Exercise task:
Your task is to print all of the data word for word.

··· Source material ···

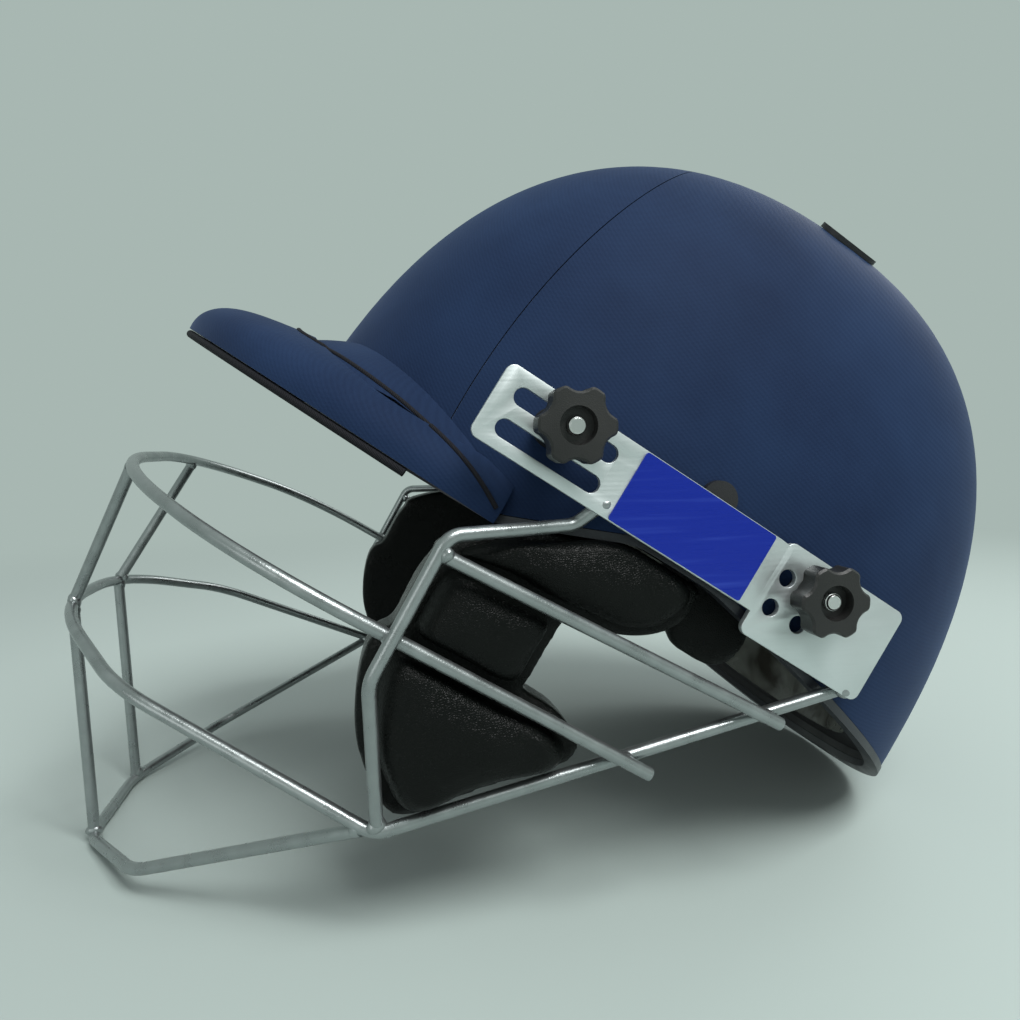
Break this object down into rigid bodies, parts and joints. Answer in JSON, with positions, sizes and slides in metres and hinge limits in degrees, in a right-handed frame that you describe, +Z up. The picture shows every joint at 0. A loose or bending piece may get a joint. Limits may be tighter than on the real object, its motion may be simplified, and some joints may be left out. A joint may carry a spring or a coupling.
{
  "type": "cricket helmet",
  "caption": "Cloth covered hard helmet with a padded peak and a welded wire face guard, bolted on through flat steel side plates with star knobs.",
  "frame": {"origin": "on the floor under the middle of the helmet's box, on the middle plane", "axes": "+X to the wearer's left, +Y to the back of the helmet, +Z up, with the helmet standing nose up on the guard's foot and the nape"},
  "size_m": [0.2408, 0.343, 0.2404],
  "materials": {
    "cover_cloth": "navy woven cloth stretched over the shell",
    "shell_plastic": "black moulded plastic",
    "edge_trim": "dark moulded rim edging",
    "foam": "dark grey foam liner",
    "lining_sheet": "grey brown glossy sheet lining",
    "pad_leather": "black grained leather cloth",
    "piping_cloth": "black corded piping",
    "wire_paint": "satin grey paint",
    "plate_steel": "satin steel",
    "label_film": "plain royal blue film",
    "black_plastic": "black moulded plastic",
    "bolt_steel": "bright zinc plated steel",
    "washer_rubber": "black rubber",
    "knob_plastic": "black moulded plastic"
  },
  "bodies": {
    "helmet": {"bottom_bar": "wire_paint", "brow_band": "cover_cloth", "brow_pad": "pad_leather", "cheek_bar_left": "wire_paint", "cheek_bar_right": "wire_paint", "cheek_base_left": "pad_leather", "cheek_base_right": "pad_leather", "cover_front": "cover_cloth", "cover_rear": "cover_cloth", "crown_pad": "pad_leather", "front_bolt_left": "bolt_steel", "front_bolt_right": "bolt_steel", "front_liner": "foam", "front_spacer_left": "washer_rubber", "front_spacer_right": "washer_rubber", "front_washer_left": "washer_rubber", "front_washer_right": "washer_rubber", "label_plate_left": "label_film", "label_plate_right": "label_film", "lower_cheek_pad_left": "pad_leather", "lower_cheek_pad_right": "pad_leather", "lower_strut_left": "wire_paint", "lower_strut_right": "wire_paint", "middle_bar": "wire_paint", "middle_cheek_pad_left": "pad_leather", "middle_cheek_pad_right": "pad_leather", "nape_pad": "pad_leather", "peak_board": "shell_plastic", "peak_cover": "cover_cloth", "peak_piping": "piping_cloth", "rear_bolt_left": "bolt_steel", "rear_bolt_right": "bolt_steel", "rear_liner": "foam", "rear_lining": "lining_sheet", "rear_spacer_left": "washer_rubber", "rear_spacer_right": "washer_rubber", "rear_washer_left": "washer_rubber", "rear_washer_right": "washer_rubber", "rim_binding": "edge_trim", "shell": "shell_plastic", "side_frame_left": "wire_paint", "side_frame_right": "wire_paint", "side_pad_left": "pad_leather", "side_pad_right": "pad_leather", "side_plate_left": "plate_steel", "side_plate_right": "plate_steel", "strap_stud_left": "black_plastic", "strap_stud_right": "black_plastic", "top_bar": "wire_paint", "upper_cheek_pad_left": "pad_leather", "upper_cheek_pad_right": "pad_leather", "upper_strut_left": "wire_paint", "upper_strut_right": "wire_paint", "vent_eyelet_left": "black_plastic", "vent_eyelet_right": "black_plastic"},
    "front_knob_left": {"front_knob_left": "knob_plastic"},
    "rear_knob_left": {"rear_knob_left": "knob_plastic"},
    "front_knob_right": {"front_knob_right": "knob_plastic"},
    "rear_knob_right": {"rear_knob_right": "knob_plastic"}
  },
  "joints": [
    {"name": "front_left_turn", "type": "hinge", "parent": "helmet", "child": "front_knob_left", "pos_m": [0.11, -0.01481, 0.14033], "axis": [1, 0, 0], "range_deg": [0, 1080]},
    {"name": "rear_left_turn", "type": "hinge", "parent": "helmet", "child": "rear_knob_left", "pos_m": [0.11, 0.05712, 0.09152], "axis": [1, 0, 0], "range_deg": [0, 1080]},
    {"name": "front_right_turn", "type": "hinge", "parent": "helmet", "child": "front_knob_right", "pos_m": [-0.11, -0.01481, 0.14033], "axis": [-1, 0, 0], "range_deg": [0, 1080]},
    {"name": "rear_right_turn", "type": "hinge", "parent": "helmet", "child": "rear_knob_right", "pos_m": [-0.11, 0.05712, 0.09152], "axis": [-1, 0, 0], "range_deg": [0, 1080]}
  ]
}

···

Response:
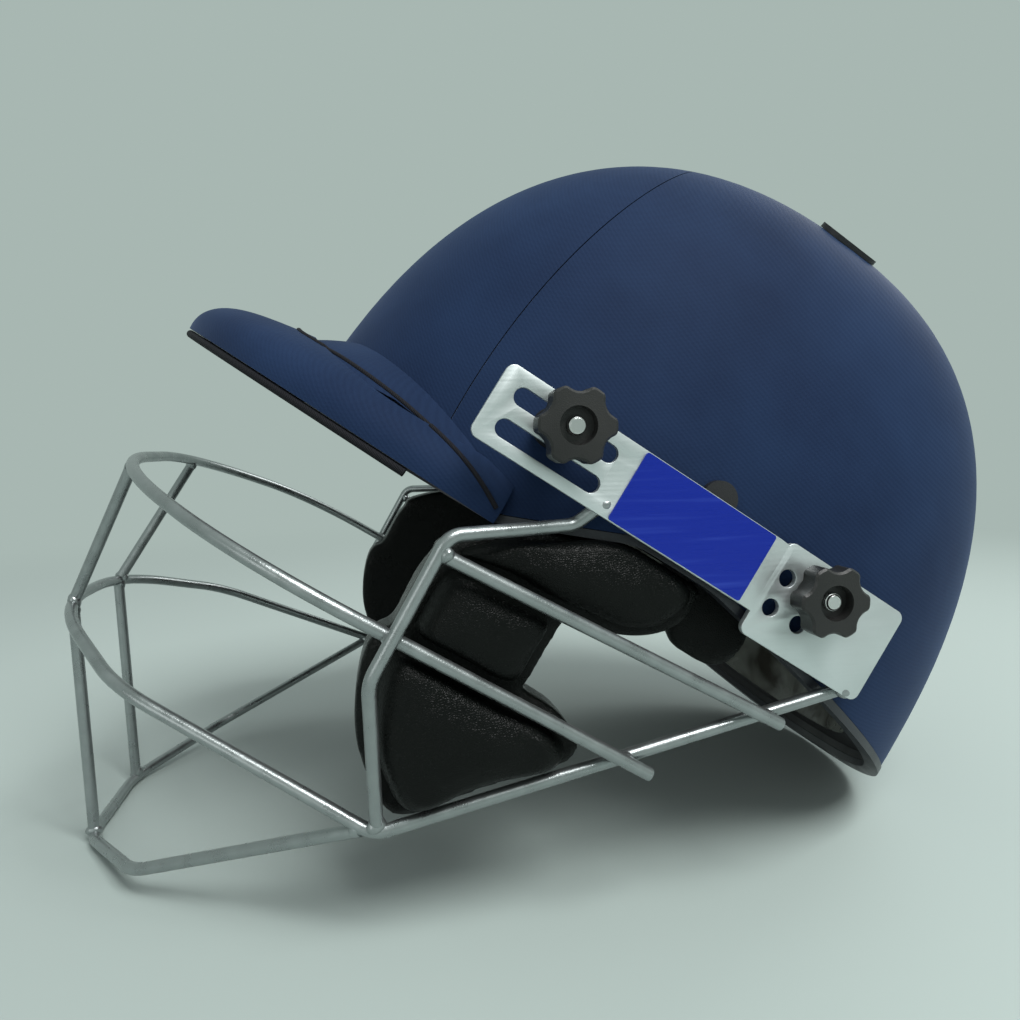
Break this object down into rigid bodies, parts and joints. Answer in JSON, with positions, sizes and slides in metres and hinge limits in degrees, in a right-handed frame that you describe, +Z up. The picture shows every joint at 0. A loose or bending piece may get a joint. Limits may be tighter than on the real object, its motion may be simplified, and some joints may be left out. A joint may carry a spring or a coupling.
{
  "type": "cricket helmet",
  "caption": "Cloth covered hard helmet with a padded peak and a welded wire face guard, bolted on through flat steel side plates with star knobs.",
  "frame": {"origin": "on the floor under the middle of the helmet's box, on the middle plane", "axes": "+X to the wearer's left, +Y to the back of the helmet, +Z up, with the helmet standing nose up on the guard's foot and the nape"},
  "size_m": [0.2408, 0.343, 0.2404],
  "materials": {
    "cover_cloth": "navy woven cloth stretched over the shell",
    "shell_plastic": "black moulded plastic",
    "edge_trim": "dark moulded rim edging",
    "foam": "dark grey foam liner",
    "lining_sheet": "grey brown glossy sheet lining",
    "pad_leather": "black grained leather cloth",
    "piping_cloth": "black corded piping",
    "wire_paint": "satin grey paint",
    "plate_steel": "satin steel",
    "label_film": "plain royal blue film",
    "black_plastic": "black moulded plastic",
    "bolt_steel": "bright zinc plated steel",
    "washer_rubber": "black rubber",
    "knob_plastic": "black moulded plastic"
  },
  "bodies": {
    "helmet": {"bottom_bar": "wire_paint", "brow_band": "cover_cloth", "brow_pad": "pad_leather", "cheek_bar_left": "wire_paint", "cheek_bar_right": "wire_paint", "cheek_base_left": "pad_leather", "cheek_base_right": "pad_leather", "cover_front": "cover_cloth", "cover_rear": "cover_cloth", "crown_pad": "pad_leather", "front_bolt_left": "bolt_steel", "front_bolt_right": "bolt_steel", "front_liner": "foam", "front_spacer_left": "washer_rubber", "front_spacer_right": "washer_rubber", "front_washer_left": "washer_rubber", "front_washer_right": "washer_rubber", "label_plate_left": "label_film", "label_plate_right": "label_film", "lower_cheek_pad_left": "pad_leather", "lower_cheek_pad_right": "pad_leather", "lower_strut_left": "wire_paint", "lower_strut_right": "wire_paint", "middle_bar": "wire_paint", "middle_cheek_pad_left": "pad_leather", "middle_cheek_pad_right": "pad_leather", "nape_pad": "pad_leather", "peak_board": "shell_plastic", "peak_cover": "cover_cloth", "peak_piping": "piping_cloth", "rear_bolt_left": "bolt_steel", "rear_bolt_right": "bolt_steel", "rear_liner": "foam", "rear_lining": "lining_sheet", "rear_spacer_left": "washer_rubber", "rear_spacer_right": "washer_rubber", "rear_washer_left": "washer_rubber", "rear_washer_right": "washer_rubber", "rim_binding": "edge_trim", "shell": "shell_plastic", "side_frame_left": "wire_paint", "side_frame_right": "wire_paint", "side_pad_left": "pad_leather", "side_pad_right": "pad_leather", "side_plate_left": "plate_steel", "side_plate_right": "plate_steel", "strap_stud_left": "black_plastic", "strap_stud_right": "black_plastic", "top_bar": "wire_paint", "upper_cheek_pad_left": "pad_leather", "upper_cheek_pad_right": "pad_leather", "upper_strut_left": "wire_paint", "upper_strut_right": "wire_paint", "vent_eyelet_left": "black_plastic", "vent_eyelet_right": "black_plastic"},
    "front_knob_left": {"front_knob_left": "knob_plastic"},
    "rear_knob_left": {"rear_knob_left": "knob_plastic"},
    "front_knob_right": {"front_knob_right": "knob_plastic"},
    "rear_knob_right": {"rear_knob_right": "knob_plastic"}
  },
  "joints": [
    {"name": "front_left_turn", "type": "hinge", "parent": "helmet", "child": "front_knob_left", "pos_m": [0.11, -0.01481, 0.14033], "axis": [1, 0, 0], "range_deg": [0, 1080]},
    {"name": "rear_left_turn", "type": "hinge", "parent": "helmet", "child": "rear_knob_left", "pos_m": [0.11, 0.05712, 0.09152], "axis": [1, 0, 0], "range_deg": [0, 1080]},
    {"name": "front_right_turn", "type": "hinge", "parent": "helmet", "child": "front_knob_right", "pos_m": [-0.11, -0.01481, 0.14033], "axis": [-1, 0, 0], "range_deg": [0, 1080]},
    {"name": "rear_right_turn", "type": "hinge", "parent": "helmet", "child": "rear_knob_right", "pos_m": [-0.11, 0.05712, 0.09152], "axis": [-1, 0, 0], "range_deg": [0, 1080]}
  ]
}